▶ STATED EXERCISE: Repeat, line for line, the entries printed below.
** start MATERIAL TO PROCESS **
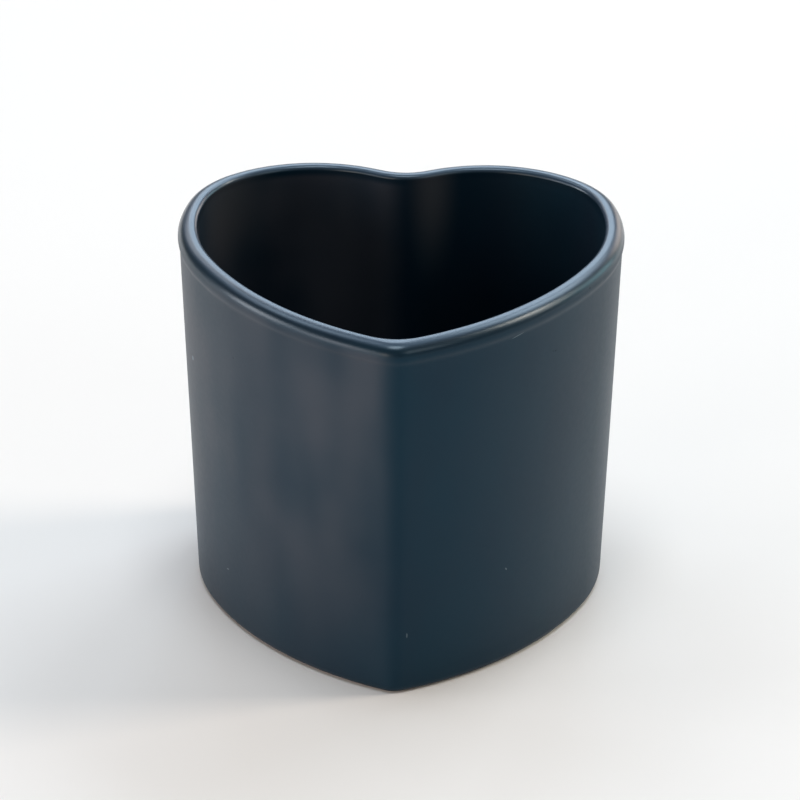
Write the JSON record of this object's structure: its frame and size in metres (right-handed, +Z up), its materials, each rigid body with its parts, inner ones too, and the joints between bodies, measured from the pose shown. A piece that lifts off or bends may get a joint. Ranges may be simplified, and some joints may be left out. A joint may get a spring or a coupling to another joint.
{
  "type": "candle jar",
  "caption": "Heart-shaped ceramic candle jar, empty and open at the top, with a lightly tapered wall, a rounded rim and a bare foot ring under a satin glaze.",
  "frame": {"origin": "on the table plane, under the middle of the rim's bounding box", "axes": "+Z up out of the mouth, -Y towards the point of the heart, +Y towards the two lobes, X across the lobes, about which the jar is symmetric left to right"},
  "size_m": [0.092, 0.0868, 0.081],
  "materials": {
    "stoneware": "matte, unglazed",
    "navy_glaze": "satin-matte, dark blue grey",
    "navy_glaze_under": "satin-matte, dark blue grey"
  },
  "bodies": {
    "root": {"stoneware_body": "stoneware", "satin_glaze": "navy_glaze", "underside_glaze": "navy_glaze_under"}
  },
  "joints": []
}
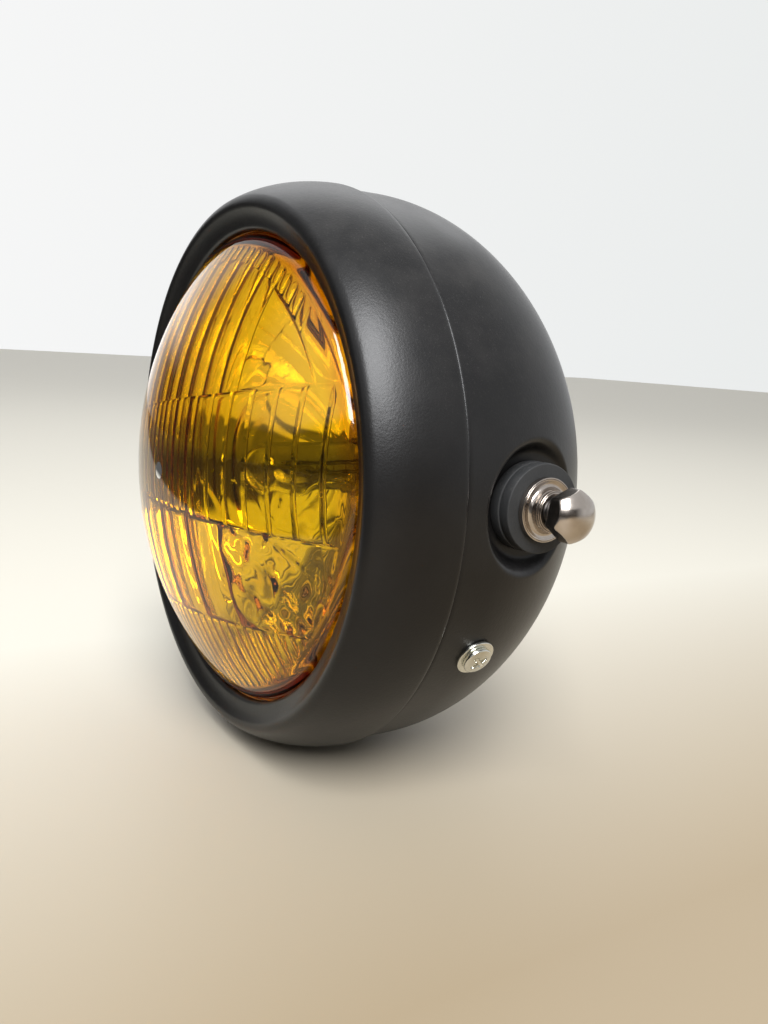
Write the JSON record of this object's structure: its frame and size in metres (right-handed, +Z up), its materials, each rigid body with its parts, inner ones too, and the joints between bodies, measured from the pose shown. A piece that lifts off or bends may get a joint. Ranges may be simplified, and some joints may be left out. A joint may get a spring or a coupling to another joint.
{
  "type": "round motorcycle headlight",
  "caption": "Round side-mounted motorcycle headlight: black steel bucket and trim ring, fluted amber glass lens, reflector with halogen bulb, side bolts in pressed recesses.",
  "frame": {"origin": "the centre of the whole headlight's box, on the optical axis; the side-bolt axis crosses the optical axis 6.2 mm behind it", "axes": "+X along the side bolts towards the rider's left, +Y along the optical axis from the lens to the back of the bucket, +Z up; the lens faces -Y"},
  "size_m": [0.2062, 0.137, 0.18],
  "materials": {
    "black_paint": "satin black paint with a fine texture",
    "amber_glass": "amber yellow, moulded flutes inside, smooth outside",
    "rubber": "matt black",
    "washer_rubber": "matt dark grey with a fine grain",
    "mirror_coat": "vacuum coated reflector",
    "spring_steel": "bright spring steel",
    "zinc_steel": "dull zinc plate",
    "bright_zinc": "bright zinc plate",
    "nickel": "polished nickel plate, slightly warm",
    "clear_glass": "clear quartz",
    "tungsten": "grey wire",
    "bulb_metal": "dull nickel plate",
    "terminal_brass": "bright",
    "black_plastic": "moulded, matt"
  },
  "bodies": {
    "root": {"bucket_shell": "black_paint", "trim_ring": "black_paint", "lens": "amber_glass", "lens_gasket": "rubber", "reflector": "mirror_coat", "unit_clips": "spring_steel", "ring_hook": "zinc_steel", "bulb_glass": "clear_glass", "bulb_filaments": "tungsten", "bulb_shield": "bulb_metal", "bulb_base": "bulb_metal", "bulb_terminals": "terminal_brass", "bulb_clip": "spring_steel", "dust_boot": "rubber", "bulb_connector": "black_plastic", "wiring_grommet": "rubber", "side_bolt_left": "nickel", "side_bolt_right": "nickel", "bolt_collar_left": "nickel", "bolt_collar_right": "nickel", "outer_rubber_left": "washer_rubber", "outer_rubber_right": "washer_rubber", "inner_rubber_left": "washer_rubber", "inner_rubber_right": "washer_rubber", "nut_plate_left": "zinc_steel", "nut_plate_right": "zinc_steel", "mount_nut_left": "zinc_steel", "mount_nut_right": "zinc_steel", "ring_screw_left": "bright_zinc", "ring_screw_right": "bright_zinc", "ring_washer_left": "bright_zinc", "ring_washer_right": "bright_zinc", "ring_bracket_left": "zinc_steel", "ring_bracket_right": "zinc_steel", "ring_nut_left": "zinc_steel", "ring_nut_right": "zinc_steel"}
  },
  "joints": []
}
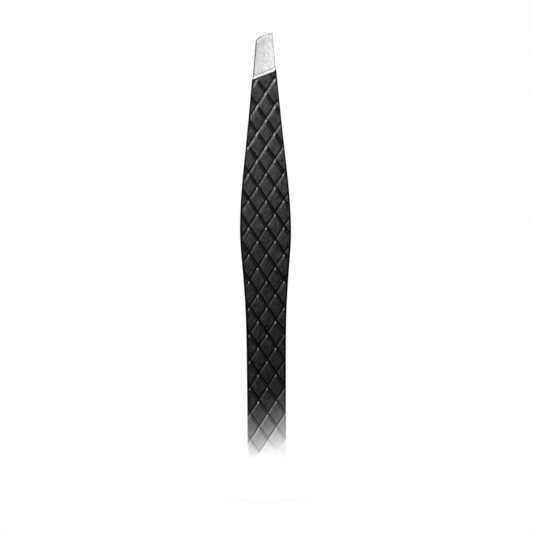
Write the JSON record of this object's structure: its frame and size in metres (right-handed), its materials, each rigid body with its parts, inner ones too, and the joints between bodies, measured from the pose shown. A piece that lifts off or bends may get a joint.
** end MATERIAL TO PROCESS **
▶ RIGHT ANSWER:
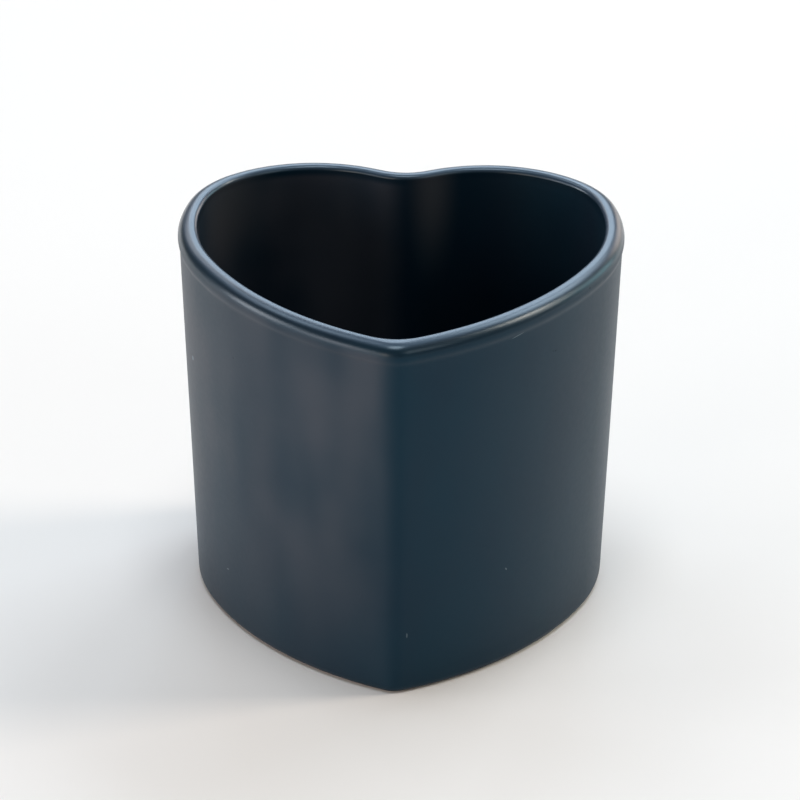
Write the JSON record of this object's structure: its frame and size in metres (right-handed, +Z up), its materials, each rigid body with its parts, inner ones too, and the joints between bodies, measured from the pose shown. A piece that lifts off or bends may get a joint. Ranges may be simplified, and some joints may be left out. A joint may get a spring or a coupling to another joint.
{
  "type": "candle jar",
  "caption": "Heart-shaped ceramic candle jar, empty and open at the top, with a lightly tapered wall, a rounded rim and a bare foot ring under a satin glaze.",
  "frame": {"origin": "on the table plane, under the middle of the rim's bounding box", "axes": "+Z up out of the mouth, -Y towards the point of the heart, +Y towards the two lobes, X across the lobes, about which the jar is symmetric left to right"},
  "size_m": [0.092, 0.0868, 0.081],
  "materials": {
    "stoneware": "matte, unglazed",
    "navy_glaze": "satin-matte, dark blue grey",
    "navy_glaze_under": "satin-matte, dark blue grey"
  },
  "bodies": {
    "root": {"stoneware_body": "stoneware", "satin_glaze": "navy_glaze", "underside_glaze": "navy_glaze_under"}
  },
  "joints": []
}
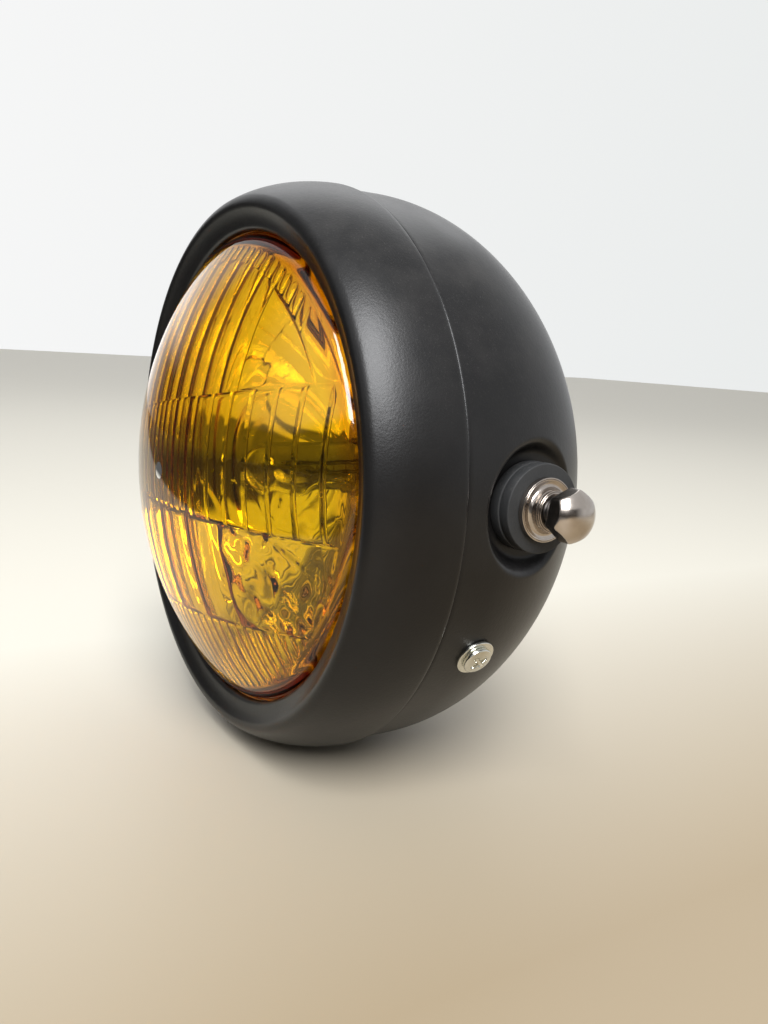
Write the JSON record of this object's structure: its frame and size in metres (right-handed, +Z up), its materials, each rigid body with its parts, inner ones too, and the joints between bodies, measured from the pose shown. A piece that lifts off or bends may get a joint. Ranges may be simplified, and some joints may be left out. A joint may get a spring or a coupling to another joint.
{
  "type": "round motorcycle headlight",
  "caption": "Round side-mounted motorcycle headlight: black steel bucket and trim ring, fluted amber glass lens, reflector with halogen bulb, side bolts in pressed recesses.",
  "frame": {"origin": "the centre of the whole headlight's box, on the optical axis; the side-bolt axis crosses the optical axis 6.2 mm behind it", "axes": "+X along the side bolts towards the rider's left, +Y along the optical axis from the lens to the back of the bucket, +Z up; the lens faces -Y"},
  "size_m": [0.2062, 0.137, 0.18],
  "materials": {
    "black_paint": "satin black paint with a fine texture",
    "amber_glass": "amber yellow, moulded flutes inside, smooth outside",
    "rubber": "matt black",
    "washer_rubber": "matt dark grey with a fine grain",
    "mirror_coat": "vacuum coated reflector",
    "spring_steel": "bright spring steel",
    "zinc_steel": "dull zinc plate",
    "bright_zinc": "bright zinc plate",
    "nickel": "polished nickel plate, slightly warm",
    "clear_glass": "clear quartz",
    "tungsten": "grey wire",
    "bulb_metal": "dull nickel plate",
    "terminal_brass": "bright",
    "black_plastic": "moulded, matt"
  },
  "bodies": {
    "root": {"bucket_shell": "black_paint", "trim_ring": "black_paint", "lens": "amber_glass", "lens_gasket": "rubber", "reflector": "mirror_coat", "unit_clips": "spring_steel", "ring_hook": "zinc_steel", "bulb_glass": "clear_glass", "bulb_filaments": "tungsten", "bulb_shield": "bulb_metal", "bulb_base": "bulb_metal", "bulb_terminals": "terminal_brass", "bulb_clip": "spring_steel", "dust_boot": "rubber", "bulb_connector": "black_plastic", "wiring_grommet": "rubber", "side_bolt_left": "nickel", "side_bolt_right": "nickel", "bolt_collar_left": "nickel", "bolt_collar_right": "nickel", "outer_rubber_left": "washer_rubber", "outer_rubber_right": "washer_rubber", "inner_rubber_left": "washer_rubber", "inner_rubber_right": "washer_rubber", "nut_plate_left": "zinc_steel", "nut_plate_right": "zinc_steel", "mount_nut_left": "zinc_steel", "mount_nut_right": "zinc_steel", "ring_screw_left": "bright_zinc", "ring_screw_right": "bright_zinc", "ring_washer_left": "bright_zinc", "ring_washer_right": "bright_zinc", "ring_bracket_left": "zinc_steel", "ring_bracket_right": "zinc_steel", "ring_nut_left": "zinc_steel", "ring_nut_right": "zinc_steel"}
  },
  "joints": []
}
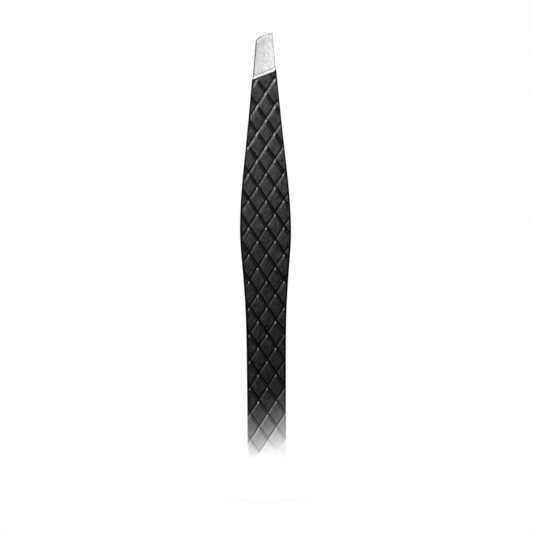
Write the JSON record of this object's structure: its frame and size in metres (right-handed), its materials, each rigid body with its parts, inner ones too, and the joints between bodies, measured from the pose shown. A piece that lifts off or bends may get a joint.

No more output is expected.